Nominé aux Bafta, célèbre en Grande-Bretagne, évoque son amour du Maroc et son souhait d'y créer. Entetien.

Nominé aux BAFTA Awards, l’une des plus prestigieuses récompenses britanniques du cinéma, Youssef Kerkour a une belle carrière dans un pays où l’industrie cinématographique n’ouvre pas grand les bras aux acteurs étrangers. Aujourd’hui, il envisage d’implanter sa société de production au Maroc pour passer à une nouvelle étape : produire pour des plateformes cinématographiques des feuilletons purement marocains. BM Magazine l’a interviewé en exclusivité.

 . BM Magazine : Napoléon de Ridley Scott dans lequel vous jouez vient de sortir dans les salles de cinéma. Racontez-nous votre aventure.

 . Youssef Kerkour : Ce n’est pas la première fois que je travaille avec Ridley Scott. J’ai eu l’occasion de jouer dans « La Maison de Gucci ». C’est là que nous nous sommes rencontrés. C’était trois mois de travail intenses. Lorsqu’on a su que Napoléon allait être tourné, mon agent m’a proposé à Ridley Scott pour jouer le rôle du Maréchal de Fer, un personnage qui me ressemble. L’expérience était inoubliable parce que ce genre de tournage devient rare (250 figurants par jours, 500 chevaux…). Lorsque la bataille de Toulon a été filmée à Malte, il a fallu prendre 200 bateaux à voile. C’est impressionnant ! Il y a le minimum de trucage virtuel.

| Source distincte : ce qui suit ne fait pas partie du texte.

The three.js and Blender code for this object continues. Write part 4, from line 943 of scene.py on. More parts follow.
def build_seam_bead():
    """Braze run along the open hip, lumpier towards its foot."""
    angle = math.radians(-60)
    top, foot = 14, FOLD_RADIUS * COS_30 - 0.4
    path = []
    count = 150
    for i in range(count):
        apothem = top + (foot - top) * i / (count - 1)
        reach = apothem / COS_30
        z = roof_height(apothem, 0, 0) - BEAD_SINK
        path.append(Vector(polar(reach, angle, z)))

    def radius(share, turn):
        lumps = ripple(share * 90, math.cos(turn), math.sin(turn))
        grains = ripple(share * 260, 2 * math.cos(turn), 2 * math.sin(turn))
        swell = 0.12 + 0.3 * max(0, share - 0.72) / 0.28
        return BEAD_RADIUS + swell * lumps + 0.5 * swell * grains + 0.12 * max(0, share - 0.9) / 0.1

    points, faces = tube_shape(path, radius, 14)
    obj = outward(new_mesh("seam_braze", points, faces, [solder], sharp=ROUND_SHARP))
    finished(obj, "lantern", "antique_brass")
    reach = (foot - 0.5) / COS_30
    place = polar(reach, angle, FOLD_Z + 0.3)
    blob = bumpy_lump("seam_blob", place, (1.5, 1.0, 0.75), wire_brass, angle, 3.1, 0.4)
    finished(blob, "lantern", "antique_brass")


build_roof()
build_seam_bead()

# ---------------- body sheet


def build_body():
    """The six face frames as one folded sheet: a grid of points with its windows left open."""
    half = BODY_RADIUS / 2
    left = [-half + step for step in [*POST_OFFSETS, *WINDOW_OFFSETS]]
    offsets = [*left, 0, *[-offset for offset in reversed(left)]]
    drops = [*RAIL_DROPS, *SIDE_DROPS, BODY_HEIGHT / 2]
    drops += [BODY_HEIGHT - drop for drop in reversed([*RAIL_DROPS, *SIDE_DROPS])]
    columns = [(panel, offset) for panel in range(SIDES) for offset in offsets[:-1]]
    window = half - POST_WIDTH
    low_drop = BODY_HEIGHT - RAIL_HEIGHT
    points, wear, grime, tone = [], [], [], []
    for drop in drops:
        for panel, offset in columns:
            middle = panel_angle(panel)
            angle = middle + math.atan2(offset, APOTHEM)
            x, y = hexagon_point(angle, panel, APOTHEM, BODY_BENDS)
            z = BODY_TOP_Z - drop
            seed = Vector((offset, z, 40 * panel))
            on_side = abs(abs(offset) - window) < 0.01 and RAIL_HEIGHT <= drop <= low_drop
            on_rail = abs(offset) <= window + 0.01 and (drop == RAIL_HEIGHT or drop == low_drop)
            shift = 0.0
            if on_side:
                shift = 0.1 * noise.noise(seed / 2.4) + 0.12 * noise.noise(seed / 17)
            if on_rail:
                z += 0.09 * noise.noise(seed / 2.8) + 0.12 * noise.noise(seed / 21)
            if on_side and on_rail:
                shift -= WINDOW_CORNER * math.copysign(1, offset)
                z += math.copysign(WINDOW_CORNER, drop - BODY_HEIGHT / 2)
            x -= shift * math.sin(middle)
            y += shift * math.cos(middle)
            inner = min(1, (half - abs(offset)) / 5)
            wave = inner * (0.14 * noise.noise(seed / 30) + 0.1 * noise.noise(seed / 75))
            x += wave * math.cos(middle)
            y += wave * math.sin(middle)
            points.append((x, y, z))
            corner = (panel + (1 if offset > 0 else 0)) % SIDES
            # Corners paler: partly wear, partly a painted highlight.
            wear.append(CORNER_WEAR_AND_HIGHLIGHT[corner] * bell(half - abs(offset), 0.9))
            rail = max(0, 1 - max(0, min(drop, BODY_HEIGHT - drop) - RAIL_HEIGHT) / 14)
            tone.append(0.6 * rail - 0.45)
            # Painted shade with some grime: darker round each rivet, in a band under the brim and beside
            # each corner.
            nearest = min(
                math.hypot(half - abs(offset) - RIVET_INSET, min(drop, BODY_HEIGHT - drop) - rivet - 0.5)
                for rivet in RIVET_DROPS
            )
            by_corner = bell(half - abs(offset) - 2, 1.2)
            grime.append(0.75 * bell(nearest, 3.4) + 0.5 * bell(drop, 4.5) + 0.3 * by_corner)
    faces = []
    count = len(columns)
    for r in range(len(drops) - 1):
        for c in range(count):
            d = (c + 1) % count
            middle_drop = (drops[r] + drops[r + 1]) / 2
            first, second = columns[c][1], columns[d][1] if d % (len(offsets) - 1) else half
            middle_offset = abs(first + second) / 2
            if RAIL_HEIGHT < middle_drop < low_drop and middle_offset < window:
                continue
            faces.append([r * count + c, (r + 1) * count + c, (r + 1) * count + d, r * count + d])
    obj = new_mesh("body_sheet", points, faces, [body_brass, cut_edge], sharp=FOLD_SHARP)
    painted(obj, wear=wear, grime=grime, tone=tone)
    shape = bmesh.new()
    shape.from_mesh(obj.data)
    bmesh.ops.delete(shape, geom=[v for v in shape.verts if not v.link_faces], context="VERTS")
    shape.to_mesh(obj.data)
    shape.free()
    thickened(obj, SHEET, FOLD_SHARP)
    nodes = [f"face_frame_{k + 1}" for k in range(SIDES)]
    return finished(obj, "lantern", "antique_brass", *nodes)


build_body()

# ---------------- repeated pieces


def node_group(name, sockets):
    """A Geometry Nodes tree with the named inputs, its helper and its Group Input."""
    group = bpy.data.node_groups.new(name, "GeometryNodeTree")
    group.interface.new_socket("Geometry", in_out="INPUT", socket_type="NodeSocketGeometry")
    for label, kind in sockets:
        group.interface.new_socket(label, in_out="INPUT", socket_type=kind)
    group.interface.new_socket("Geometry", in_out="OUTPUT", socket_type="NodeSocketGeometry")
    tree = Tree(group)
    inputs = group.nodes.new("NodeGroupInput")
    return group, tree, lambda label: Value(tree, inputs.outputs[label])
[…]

Ridley Scott a tourné ce film dans les mêmes studios que ceux où a été tourné « Gladiateur ». C’était vraiment extraordinaire.

Pour les besoins de Napoléon, j’ai perdu 35 kilogrammes en 3 mois. Un exploit !! C’était pour mieux ressembler au Maréchal Louis Nicolas Davaut que je devais incarner dans le film.

Q2 : On vous a confié le rôle d’un syrien dans une des séries les plus en vogue en GB. Ce qui vous a valu une nomination aux BAFTA. Les rôles qui vous sont confiés correspondent-ils à un type casting ?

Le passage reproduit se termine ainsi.